The top of the Eiffel Tower seen beyond the leaves is from Henri Riviere's 36 Views of the Eiffel Tower, its Frontispiece,
                           published in 1902.  Hokusai's 36 Views of Mt. Fuji, 1830-1832, inspired him.  The scene below, Mt. Fuji 
                                                     from Goten-yama has Spring cherry blossoms opening to a distant view of the peak.

The Sackler exhibition has selected the most vivid images available of Hokusai's woodblock prints and the colors are vibrant.  Blues predominate, but most  prints have at least 4 other hues.  Riviere's images are printed as color lithographs with more neutral color harmonies.  French artists admired Japanese woodblock prints and Riviere owned at least 800 of them. The Phillips' exhibition--definitely worth the visit--also has small paintings and many photographs by Post-Impressionist artists such as Edouard Vuillard, Pierre Bonnard, Maurice Denis, George Hendrik Breitner, Henri Evenepoel and Felix Valloton.

Both artists create different atmospheric effects, including the effects of wind, snow and various cloud formations. In many prints by each artist, the subjects, Mt. Fuji or the Eiffel Tower, are subordinated to other scenery.  Yet, Riviere used Hokusai's examples as inspiration rather than imitation.

Through rooftops and chimneys of Paris' many buildings we vaguely see the Eiffel Tower.

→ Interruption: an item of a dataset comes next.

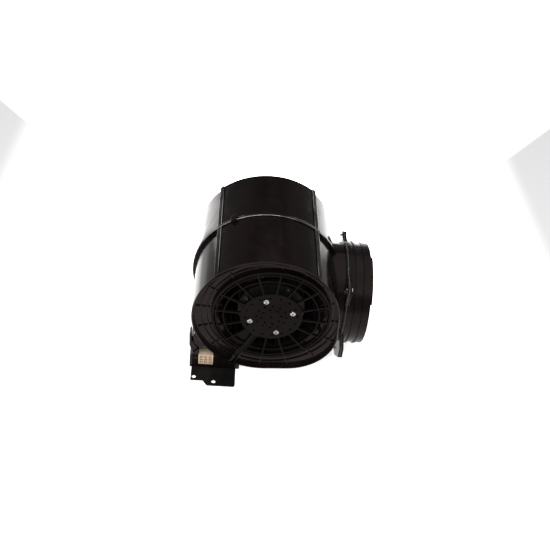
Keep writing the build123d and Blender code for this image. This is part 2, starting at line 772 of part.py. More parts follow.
def flange_layer(start, thickness, name):
    """One layer of the outlet flange."""
    with BuildPart() as piece:
        with BuildSketch(outlet_section(start)):
            flange_outline()
            Circle(COLLAR_R - COLLAR_WALL, mode=Mode.SUBTRACT)
            flange_holes(FLANGE_HOLE, Mode.SUBTRACT)
        extrude(amount=thickness)
    finish(piece, name)


flange_layer(NECK_END, GASKET, "outlet_gasket")
flange_layer(FLANGE_FRONT, FLANGE, "outlet_flange_plate")

with BuildPart() as outlet_flange_screws:
    fasteners(
        outlet_section(COLLAR_START),
        FLANGE_HOLE_R,
        45,
        FLANGE_SCREW_R,
        FLANGE + GASKET + NECK_FLANGE + 2,
        *FLANGE_HEAD,
    )
finish(outlet_flange_screws, "outlet_flange_screws")

with BuildPart() as outlet_collar:
    ring(outlet_section(COLLAR_START), COLLAR_R - COLLAR_WALL, COLLAR_BODY_R, COLLAR_END - COLLAR_START)
    ring(outlet_section(COLLAR_START), COLLAR_R - COLLAR_WALL, FLANGE_R, COLLAR_BASE)
    for ridge in COLLAR_RIDGES:
        ring(outlet_section(ridge), COLLAR_BODY_R - 1, COLLAR_BODY_R + RIDGE_RISE, RIDGE)
    # The spigot that the duct is pushed over
    ring(outlet_section(SPIGOT_START), COLLAR_R - COLLAR_WALL, COLLAR_R, COLLAR_END - SPIGOT_START)
    # Seat that the closed flaps rest near
    ring(outlet_section(FLAP_X - 3), FLAP_R - 3, COLLAR_BODY_R - 1, SEAT)
    # Raised tongue on the rim, on the front upper quarter
    with BuildSketch(outlet_section(COLLAR_END)):
        ring_sector(COLLAR_R - COLLAR_WALL, COLLAR_BODY_R, TONGUE_START, TONGUE_END)
    extrude(amount=COLLAR_TONGUE)
    # Bosses at the top and the bottom that hold the flap pin
    for boss_z in (COLLAR_Z - COLLAR_R + 1, COLLAR_Z + FLAP_R - 1):
        with BuildSketch(level(boss_z)):
            with Locations((FLAP_X, SEAM)):
                Circle(KNUCKLE_R)
        extrude(amount=COLLAR_R - FLAP_R)
    with BuildSketch(level(COLLAR_Z - COLLAR_R + 1)):
        with Locations((FLAP_X, SEAM)):
            Circle(PIN_R + 0.05)
    extrude(amount=2 * COLLAR_R - 2, mode=Mode.SUBTRACT)
finish(outlet_collar, "outlet_collar")

with BuildPart() as flap_pin:
    with BuildSketch(level(COLLAR_Z - COLLAR_R + 1)):
        with Locations((FLAP_X, SEAM)):
            Circle(PIN_R)
    extrude(amount=2 * COLLAR_R - 2)
finish(flap_pin, "flap_pin")


def flap(side, name):
    """Half a disc with two knuckles on the pin. side is -1 for the front flap and 1 for the rear."""
    knuckles = [COLLAR_Z + side * KNUCKLE * shift for shift in (-1.5, 0.5)]
    with BuildPart() as piece:
        with BuildSketch(outlet_section(FLAP_X - FLAP_THICKNESS / 2)):
            Circle(FLAP_R)
            Rectangle(2 * FLAP_GAP, 3 * FLAP_R, mode=Mode.SUBTRACT)
            with Locations((-side * FLAP_R, 0)):
                Rectangle(2 * FLAP_R, 3 * FLAP_R, mode=Mode.SUBTRACT)
        extrude(amount=FLAP_THICKNESS)
        # The leaf keeps clear of the other flap's knuckles, the pin and its ears
        with BuildSketch(level(COLLAR_Z - COLLAR_R)):
            with Locations((FLAP_X, SEAM)):
                Circle(KNUCKLE_R + FLAP_GAP)
        extrude(amount=2 * COLLAR_R, mode=Mode.SUBTRACT)
        for height in knuckles:
            with BuildSketch(level(height - KNUCKLE / 2 + KNUCKLE_GAP)):
                with Locations((FLAP_X, SEAM)):
                    Circle(KNUCKLE_R)
                with Locations((FLAP_X, SEAM + side * KNUCKLE_R)):
                    Rectangle(FLAP_THICKNESS, 3)
            extrude(amount=KNUCKLE - 2 * KNUCKLE_GAP)
        with BuildSketch(level(COLLAR_Z - COLLAR_R)):
            with Locations((FLAP_X, SEAM)):
                Circle(PIN_R + FLAP_PLAY)
        extrude(amount=2 * COLLAR_R, mode=Mode.SUBTRACT)
    finish(piece, name)


flap(-1, "flap_front")
flap(1, "flap_rear")


# ---------------------------------------------------------------- terminal box, foot and connector


def box_outline(inset):
    """The corner between the drum, its catch and the floor, drawn in by an inset."""
    drum = scroll_outline(CLEARANCE + inset)
    with BuildSketch(Plane.XY, mode=Mode.PRIVATE) as outline:
        with BuildLine():
            Polyline(
                (BOX_LEFT + inset, BOX_FLOOR + inset),
                (BOX_RIGHT - inset, BOX_FLOOR + inset),
                (BOX_RIGHT - inset, BOX_TOP - inset),
                (BOX_PEAK + inset, BOX_TOP - inset),
                (BOX_LEFT + inset, BOX_SHOULDER - inset),
                close=True,
            )
        make_face()
        add(drum, mode=Mode.SUBTRACT)
    return outline.sketch


BOX_OUTER = box_outline(0)
BOX_INNER = box_outline(BOX_WALL)


def connector_notch():
    """The place of the connector, open at its top."""
    with Locations((CONNECTOR_X, CONNECTOR_Z - CONNECTOR_H / 2 - CLEARANCE)):
        Rectangle(
            CONNECTOR_W + 2 * CLEARANCE,
            2 * CONNECTOR_H,
            align=(Align.CENTER, Align.MIN),
            mode=Mode.SUBTRACT,
        )


with BuildPart() as terminal_box:
    with BuildSketch(across(BOX_WALL)):
        add(BOX_OUTER)
    extrude(amount=-(BOX_DEPTH - BOX_WALL))
    with BuildSketch(across(BOX_WALL)):
        add(BOX_INNER)
    extrude(amount=-(BOX_DEPTH - 2 * BOX_WALL), mode=Mode.SUBTRACT)
    # Springy latch that reaches up past the drum's catch
    with BuildSketch(across(BOX_WALL)):
        Polygon(*LATCH, align=None)
        add(BOX_INNER, mode=Mode.SUBTRACT)
    extrude(amount=-LATCH_WIDTH)
    with BuildSketch(across(BOX_WALL)):
        with PolarLocations(104, 1, CHANNEL_ANGLE):
            Rectangle(14, 6, align=(Align.MIN, Align.CENTER))
    extrude(amount=-6, mode=Mode.SUBTRACT)
    with BuildSketch(level(BOX_FLOOR)):
        with Locations(*FOOT_SCREWS):
            Circle(FOOT_SCREW_R)
    extrude(amount=BOX_WALL, mode=Mode.SUBTRACT)
    # The roof is cut away above the connector
    with BuildSketch(across(BOX_WALL)):
        with Locations((CONNECTOR_X, CONNECTOR_Z)):
            Rectangle(CONNECTOR_W + 2 * CLEARANCE, 2 * CONNECTOR_H, align=(Align.CENTER, Align.MIN))
    extrude(amount=-(CONNECTOR_GAP - BOX_WALL), mode=Mode.SUBTRACT)
finish(terminal_box, "terminal_box")

with BuildPart() as terminal_box_cover:
    with BuildSketch(across(0)):
        add(BOX_OUTER)
        connector_notch()
    extrude(amount=-BOX_WALL)
    # Upright ribs on the face, right of the connector
    with BuildSketch(across(-BOX_RIB_RISE)):
        for rib_x in BOX_RIBS:
            with Locations((rib_x, BOX_FLOOR + BOX_RIB_Z)):
                Rectangle(BOX_RIB_WIDTH, BOX_RIB_HEIGHT)
    extrude(amount=-BOX_RIB_RISE)
finish(terminal_box_cover, "terminal_box_cover")

with BuildPart() as foot_plate:
    with BuildSketch(level(FLOOR)):
        with BuildLine():
            Polyline(
                (FOOT_LEFT, BOX_DEPTH - 6),
                (FOOT_LEFT, FOOT_NOTCH[0][1]),
                *FOOT_NOTCH,
                (FOOT_RIGHT, -FOOT_REACH),
                (FOOT_RIGHT, BOX_DEPTH - 6),
                close=True,
            )
        make_face()
        with Locations(*FOOT_HOLES):
            Circle(FOOT_HOLE_R, mode=Mode.SUBTRACT)
        with Locations(*FOOT_SCREWS):
            Circle(FOOT_SCREW_R, mode=Mode.SUBTRACT)
    extrude(amount=FOOT)
    upright_edges = foot_plate.edges().filter_by(Axis.Z).group_by(Axis.Y)[0]
    fillet(upright_edges, FOOT_ROUND)
finish(foot_plate, "foot_plate")

with BuildPart() as foot_screws:
    with BuildSketch(level(FLOOR + 0.5)):
        with Locations(*FOOT_SCREWS):
            Circle(FOOT_SCREW_R)
    extrude(amount=FOOT + BOX_WALL - 0.5)
    with BuildSketch(level(BOX_FLOOR + BOX_WALL)):
        with Locations(*FOOT_SCREWS):
            Circle(FOOT_SCREW_HEAD_R)
    extrude(amount=FOOT_SCREW_HEAD)
finish(foot_screws, "foot_screws")

with BuildPart() as connector_housing:
    with BuildSketch(across(-1)):
        with Locations((CONNECTOR_X, CONNECTOR_Z)):
            Rectangle(CONNECTOR_W, CONNECTOR_H)
    extrude(amount=-(CONNECTOR_D + 1))
    with BuildSketch(across(-1)):
        with Locations((CONNECTOR_X, CONNECTOR_Z)):
            with Locations(*CAVITY_GRID):
                Rectangle(CAVITY_W, CAVITY_H)
    extrude(amount=-CONNECTOR_D, mode=Mode.SUBTRACT)
finish(connector_housing, "connector_housing")

with BuildPart() as connector_contacts:
    with BuildSketch(across(2)):
        with Locations((CONNECTOR_X, CONNECTOR_Z)):
            with Locations(*CAVITY_GRID):
                Circle(CONTACT_R)
    extrude(amount=-(CONNECTOR_D - 3))
finish(connector_contacts, "connector_contacts")

with BuildPart() as capacitor:
    with BuildSketch(across(CAPACITOR_FRONT)):
        with Locations((CAPACITOR_X, CAPACITOR_Z)):
            Circle(CAPACITOR_R)
    extrude(amount=-CAPACITOR_LENGTH)
    fillet(capacitor.edges().filter_by(GeomType.CIRCLE), CAPACITOR_ROUND)
    with BuildSketch(across(CAPACITOR_FRONT)):
        with Locations((CAPACITOR_X - TAB_SPACING, CAPACITOR_Z), (CAPACITOR_X + TAB_SPACING, CAPACITOR_Z)):
            Rectangle(TAB, TAB_WIDTH)
    extrude(amount=TAB_LENGTH)
finish(capacitor, "capacitor")

with BuildPart() as capacitor_clip:
    with BuildSketch(across(CAPACITOR_FRONT + 16)):
        with Locations((CAPACITOR_X, CAPACITOR_Z)):
            Circle(CAPACITOR_R + CAPACITOR_BAND)
            Rectangle(12, 40, align=(Align.CENTER, Align.MAX))
            Circle(CAPACITOR_R, mode=Mode.SUBTRACT)
        with Locations((CAPACITOR_X, BOX_FLOOR + BOX_WALL)):
            Rectangle(30, 30, align=(Align.CENTER, Align.MAX), mode=Mode.SUBTRACT)
    extrude(amount=-8)
finish(capacitor_clip, "capacitor_clip")

# Motor lead: out of the motor, along the channel, round the rim and to the back of the connector
LEAD_START = polar(LEAD_EXIT_R, CHANNEL_ANGLE)
LEAD_TURN = polar(LEAD_TURN_R, CHANNEL_ANGLE)

with BuildPart() as motor_lead:
    with BuildLine(across(0)) as lead_path:
        FilletPolyline(
            (*LEAD_START, -(SHIELD_FRONT + SHIELD_WALL)),
            (*LEAD_START, -LEAD_DEPTH),
            (*LEAD_TURN, -LEAD_DEPTH),
            (CONNECTOR_X + 8, CONNECTOR_Z - 3, -LEAD_BACK),
            (CONNECTOR_X, CONNECTOR_Z, -LEAD_BACK),
            (CONNECTOR_X, CONNECTOR_Z, -CONNECTOR_D),
            radius=LEAD_BEND,
        )
    with BuildSketch(Plane(origin=lead_path.line @ 0, z_dir=lead_path.line % 0)):
        Circle(LEAD_R)
    sweep()
finish(motor_lead, "motor_lead")
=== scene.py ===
"""Looks of the double-inlet blower: materials, finer pieces, studio and camera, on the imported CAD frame."""

import json
import math
import random

import bmesh
import bpy
from mathutils import Matrix, Vector


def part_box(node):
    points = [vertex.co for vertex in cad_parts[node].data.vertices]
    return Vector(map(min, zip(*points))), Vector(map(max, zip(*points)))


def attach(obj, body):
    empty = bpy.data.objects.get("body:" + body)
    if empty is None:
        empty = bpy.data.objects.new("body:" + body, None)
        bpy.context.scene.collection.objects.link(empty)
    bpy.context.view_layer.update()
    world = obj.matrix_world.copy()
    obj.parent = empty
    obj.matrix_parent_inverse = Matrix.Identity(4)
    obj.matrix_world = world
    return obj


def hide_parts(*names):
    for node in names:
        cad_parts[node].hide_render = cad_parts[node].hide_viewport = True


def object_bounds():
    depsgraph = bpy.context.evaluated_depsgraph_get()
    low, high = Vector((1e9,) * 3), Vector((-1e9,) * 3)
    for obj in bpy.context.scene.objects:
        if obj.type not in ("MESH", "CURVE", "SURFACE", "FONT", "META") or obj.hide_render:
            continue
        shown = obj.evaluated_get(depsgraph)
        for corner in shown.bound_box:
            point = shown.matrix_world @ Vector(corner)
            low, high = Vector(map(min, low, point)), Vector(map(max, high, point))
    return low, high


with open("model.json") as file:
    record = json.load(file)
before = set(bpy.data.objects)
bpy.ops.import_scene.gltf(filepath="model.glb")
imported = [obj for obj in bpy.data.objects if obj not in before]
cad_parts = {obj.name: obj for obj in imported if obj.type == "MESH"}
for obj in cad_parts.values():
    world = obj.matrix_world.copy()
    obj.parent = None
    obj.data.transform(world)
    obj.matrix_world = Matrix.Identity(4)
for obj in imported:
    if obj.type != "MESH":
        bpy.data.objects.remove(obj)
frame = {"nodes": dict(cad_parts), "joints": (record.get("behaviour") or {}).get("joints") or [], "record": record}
cad_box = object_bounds()
random.seed(7)

MM = 0.001
joints = {joint["name"]: joint for joint in frame["joints"]}
slot_of = {part["node"]: part["material_slot"] for part in frame["record"]["subparts"]}

# The fan axis crosses the front rim's plane here
FAN = Vector(joints["rotor_spin"]["pos_m"])
FAN.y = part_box("front_scroll_half")[0].y


# ---------------------------------------------------------------- materials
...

A cat pokes through the diagonal zigzag of lines in the foreground as a dog runs away. Their silhouettes remind me
that Riviere did shadow plays for
 Le Chat Noir (the Black Cat).
Warehouses line a canal to form diagonal lines which lead  first, to Edo Castle, then to  Mt. Fuji, on the upper left corner,  (No 31 - Nihonbashi at Edo)

A large Mt. Fuji dominates the upper left, as a strong wind blows.  In this Autumn view, the people look
small compared to the force of the wind  (No. 18 - Sunshū Ejiri, in Suruga Province). Both
Hokusai and Riviere take the viewers through a yearly cycle of changing
weather conditions.  Hokusai's work dates to 1830-32.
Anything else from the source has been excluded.